Getting stir crazy by March? Go crazy with one of Colorado’s weirder communities (Boulder, eat your heart out) and celebrate budget cyronics Tuff Sheds and a town that has a corpse on ice as the most famous resident.

It all started with Trygve Bauge. Bauge moved to Nederland from Norway in 1980 to up his chances of surviving a nuclear war. Along the way, he started the Boulder Polar Bear Club, dedicated to jumping in a really, really cold reservoir each New Year’s Day and began researching cyronics, basically freezing a dead person in hope that they can be thawed later for a new lease on life.

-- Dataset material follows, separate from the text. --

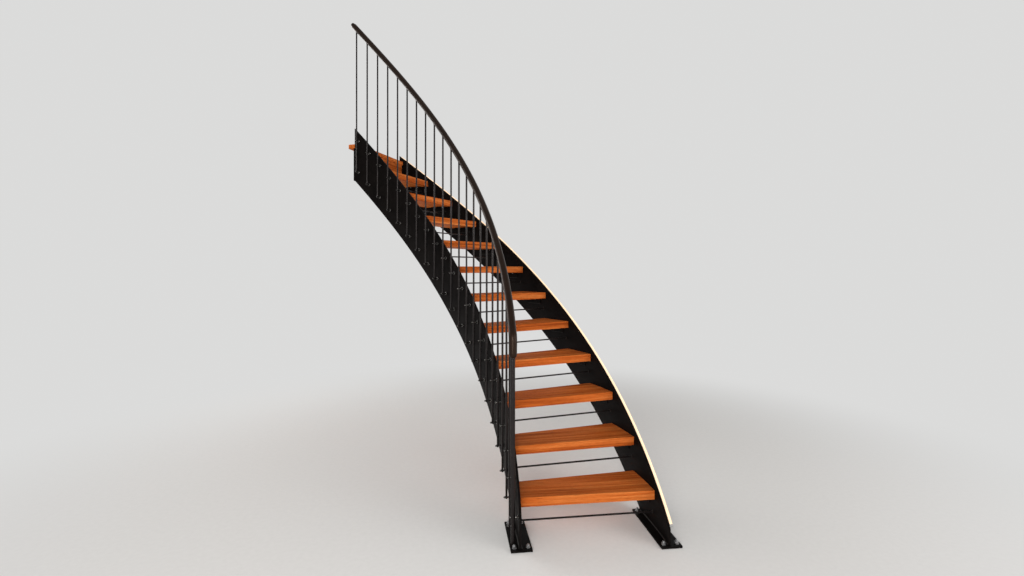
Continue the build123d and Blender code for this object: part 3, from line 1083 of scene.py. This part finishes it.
class STAIR_OT_stage(Operator):
    """Set up the pale floor, the soft lights and the camera"""

    bl_idname = "stair.stage"
    bl_label = "Stage"

    def execute(self, context):
        self.floor()
        self.surroundings(context.scene)
        self.lamps()
        self.camera(context.scene)
        context.scene.view_settings.view_transform = "Standard"
        return {"FINISHED"}

    @staticmethod
    def floor():
        """Pale floor that runs out into the backdrop, away from the stair."""
        put_down()
        bpy.ops.mesh.primitive_plane_add(size=60, location=(0, 10, -0.001))
        floor = settle(bpy.context.object)
        floor.name = "floor"
        pale = Finish("pale_floor")
        grain = pale.noise(pale.place(), 40.0, 3.0)
        pale.shade({
            "Base Color": pale.ramp(grain, (0.3, (0.86, 0.858, 0.852)), (0.7, (0.89, 0.888, 0.882))),
            "Roughness": 0.75,
        })
        middle = pale.place((0, 1, 0))
        away = pale.add("ShaderNodeVectorMath", {"Vector": middle}, operation="LENGTH").outputs["Value"]
        fade = pale.span(away, 1.6, 4.2, interpolation_type="SMOOTHSTEP")
        wall = pale.add("ShaderNodeEmission", {"Color": BACKDROP}).outputs[0]
        run_out = pale.choose(pale.sum(fade, pale.seen(), "MULTIPLY"), pale.shader.outputs[0], wall)
        pale.feed(pale.tree.nodes["Material Output"].inputs["Surface"], run_out)
        floor.data.materials.append(pale.material)

    @staticmethod
    def surroundings(scene):
        """Even backdrop for what the camera sees, and softer light from it on the stair."""
        world = scene.world or bpy.data.worlds.new("studio")
        scene.world = world
        world.use_nodes = True
        sky = NodeWork(world.node_tree)
        sky.tree.nodes.clear()
        direction = sky.add("ShaderNodeTexCoord").outputs["Generated"]
        height = sky.add("ShaderNodeSeparateXYZ", {"Vector": direction}).outputs["Z"]
        shades = []
        for level, low, high in (
            (0.30, (0.50, 0.487, 0.470), (0.24, 0.233, 0.224)), (0.50, BACKDROP, (0.30, 0.30, 0.30)),
        ):
            colour = sky.ramp(height, (level, low), (0.95, high), interpolation="EASE")
            shades.append(sky.add("ShaderNodeBackground", {"Color": colour}).outputs[0])
        light = sky.choose(sky.seen(), *shades)
        sky.add("ShaderNodeOutputWorld", {"Surface": light})

    @staticmethod
    def lamps():
        """Soft lamps round the stair."""
        for name, place, aim, (width, height), power, colour in LAMPS:
            put_down()
            bpy.ops.object.light_add(type="AREA", location=place)
            lamp = bpy.context.object
            lamp.name = name
            lamp.data.shape = "RECTANGLE"
            lamp.data.size, lamp.data.size_y = width, height
            lamp.data.energy = power
            lamp.data.color = colour
            lamp.rotation_euler = aimed(Vector(aim) - Vector(place))

    @staticmethod
    def camera(scene):
        """Camera at the photograph's eye, kept level and turned to take in the whole stair."""
        eye = (-0.366, -2.679, 1.415)
        view = (0.124, 0.992, 0)
        put_down()
        bpy.ops.object.camera_add(location=eye)
        camera = bpy.context.object
        camera.name = "photo_camera"
        camera.rotation_euler = aimed(view)
        camera.data.sensor_width = 36
        camera.data.lens = 18.0
        camera.data.shift_y = -0.0185
        scene.camera = camera


PIECES = (
    STAIR_OT_stringers,
    STAIR_OT_treads,
    STAIR_OT_landing,
    STAIR_OT_handrail,
    STAIR_OT_newel,
    STAIR_OT_balusters,
    STAIR_OT_pegs,
    STAIR_OT_riser_bars,
    STAIR_OT_fixings,
    STAIR_OT_strip_light,
    STAIR_OT_stage,
)


class STAIR_PT_panel(Panel):
    """The stair's pieces, sizes and finishes"""

    bl_label = "Curved stair"
    bl_idname = "STAIR_PT_panel"
    bl_space_type = "VIEW_3D"
    bl_region_type = "UI"
    bl_category = "Stair"

    def draw(self, context):
        column = self.layout.column(align=True)
        for piece in PIECES:
            column.operator(piece.bl_idname)
        for group in (context.scene.stair_sizes, context.scene.stair_finishes):
            column = self.layout.column()
            for name in group.__annotations__:
                column.prop(group, name)


CLASSES = (StairSizes, StairFinishes, *PIECES, STAIR_PT_panel)


def register():
    for kind in CLASSES:
        bpy.utils.register_class(kind)
    bpy.types.Scene.stair_sizes = PointerProperty(type=StairSizes)
    bpy.types.Scene.stair_finishes = PointerProperty(type=StairFinishes)


def unregister():
    del bpy.types.Scene.stair_finishes
    del bpy.types.Scene.stair_sizes
    for kind in reversed(CLASSES):
        bpy.utils.unregister_class(kind)


def main():
    register()
    bpy.ops.stair.stringers()
    bpy.ops.stair.treads()
    bpy.ops.stair.landing()
    bpy.ops.stair.handrail()
    bpy.ops.stair.newel()
    bpy.ops.stair.balusters()
    bpy.ops.stair.pegs()
    bpy.ops.stair.riser_bars()
    bpy.ops.stair.fixings()
    bpy.ops.stair.strip_light()
    bpy.ops.stair.stage()
    put_down()


if __name__ == "__main__":
    main()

When his grandfather Bredo Moestol died Nov. 6, 1989, in Norway, Bauge had the body packed in ice, shipped to Los Angeles and cryogenically frozen, then two years later, brought him to his disaster-proof home, although the already dead grandpa was relegated to a wooden shed, where Bauge kept him on ice, literally.

For a while, Moestol had a shed mate, Al Campbell, a Chicago resident who wound up dead in the shed. Campbell had a friend paying hundreds of dollars a month to keep in the Rocky Mountain Cryogenics Facility, also known as “Trygve’s shed.”

But no one except Bauge and his mother and roommate Aud Bauge knew.

Trygve Bauge was deported for failing to have a passport, visa or green card in 1994. Aud Bauge was evicted from the castle-like concrete home for not having water or electricity. Concerned grandpa and Campbell would thaw, she asked a reporter to plead her case to the town. Suddenly everyone was aware of the Bauge’s icy little secret, and the town could not find a law denying the right to keep frozen bodies on one’s property, so they made one, but Moestol was, ahem, grandfathered in. Campbell’s family retrieved him for burial.

Bo Shaffer, a Denver resident, hauls dry ice up monthly to repack and check on Moestol.

By 2002, grandpa was the coat hook for a celebration of Nederland civic pride and Frozen Dead Guy Days was born. For three years, Trygve and Aud Bauge smiled upon the event from their home in exile but filed suit with Nederland over the money and use of Moestol’s image.